Sabtu, 20 Apr 2024
  • Home
  • Ekbis
  • Petani Pesimis Food Estate Ampuh Atasi Krisis Pangan Indonesia

Petani Pesimis Food Estate Ampuh Atasi Krisis Pangan Indonesia

Admin
Senin, 26 Okt 2020 10:32
liputan6.com

Jakarta - Serikat Petani Indonesia (SPI) menolak pembangunan food estate atau lumbung pangan. Menurut SPI, dengan konsep ini, produksi pangan di Indonesia akan tergantung dan diurus oleh korporasi pertanian besar baik itu korporasi luar negeri dan Indonesia.

Ketua Umum SPI Henry Saragih menyatakan, food estate akan membutuhkan investasi besar yang menghabiskan keuangan negara. Padahal, Organisasi Pangan Dunia (FAO) menyebutkan bahwa justru petani dan pertanian kecil yang dikelola keluarga petani (family farming) lah yang memberi makan masyarakat dunia, bukan korporasi pertanian.

"Food estate tidak bisa jadi solusi atas ancaman krisis pangan yang dikhawatirkan muncul akibat pandemi ini," kata Henry dalam keterangannya, Senin (26/10/2020).

Pegiat Asosiasi Ekonomi Politik Indonesia (AEPI) Khudori membeberkan rencana pembangunan serupa yang tidak pernah terealisasikan. Dulu, program 1 juta hektare lahan gambut di tahun 1995 dinilai gagal.

Rencana pencetakan lahan ini ialah seluas 1.457.100 hektare dan dibagi lima daerah kerja. Selama 2 tahun anggaran (1996/1997-1997/1998), baru 31.000 hektare saja yang telah dibuka dan ditempati 13.000 KK transmigran. Lalu tanah seluas 17.000 hektare juga sudah dibuka dan belum ditempati.

Kemudian, Khudori melanjutkan, food estate tahun 2012 di Bulungan juga gagal dari rencana 298.221 hektare yang direncanakan. Luas lahan yang dicetak sesuai laporan pemerintah hanyalah 1.024 hektare dan yang berhasil ditanami hanya 5 hektare.

"Food estate Ketapang, tahun 2013 juga gagal. Tercatat ada potensi 886.959 hektare lahan. Tapi Pemda Ketapang hanya berani manargetkan penyediaan 100.000 hektare. Dua tahun berjalan, hanya 104 ha atau 0,1 persen dari target 100.000 hektare yang bisa ditanami dengan hasil beragam yakni 2,77 - 4,69 ton GKP per hektare," lanjut Khudori.

Khudori menjelaskan, penyebab kegagalan tersebut salah satunya adalah pola kemitraan korporasi-petani selalu diwarnai konflik kuasa atas tanah.
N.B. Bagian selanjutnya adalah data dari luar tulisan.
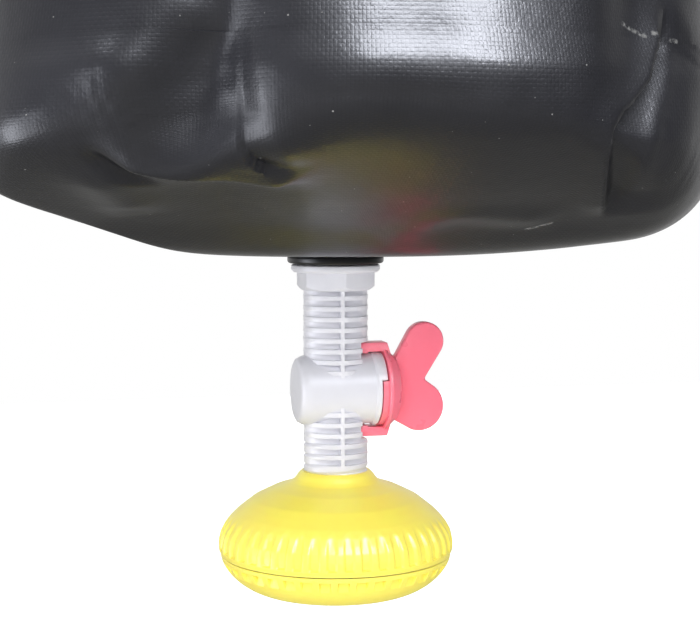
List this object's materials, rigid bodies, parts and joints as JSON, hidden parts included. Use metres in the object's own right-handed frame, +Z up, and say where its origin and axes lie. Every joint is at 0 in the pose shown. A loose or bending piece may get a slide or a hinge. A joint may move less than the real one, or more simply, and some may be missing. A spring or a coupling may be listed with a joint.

Belum lagi tenaga kerja yang dibawa untuk melakukan program food estate mengalami kerawanan pangan.

Di Merauke, katanya, program food estate Merauke Integrated Food and Energy Estate (MIFEE) yang digadang-gadang akan mengelola 1,23 juta hektare tanah, saat ini hanya bertahan 400 hektare dan dikelola oleh PT Parama Pangan Papua (anak usaha Medco), bermitra dengan petani lokal.

"Penyebabnya adalah transmigran yang menjadi tenaga kerjanya hanya menjadi penopang ekspansi agribisnis, hidup tak membaik, hak tanah tak jelas dan rawan pangan. Selanjutnya, penyamarataan basis pangan beras membuat kualitas hidup warga lokal menurun dan akibatnya jadi rawan pangan juga," ujar Khudori.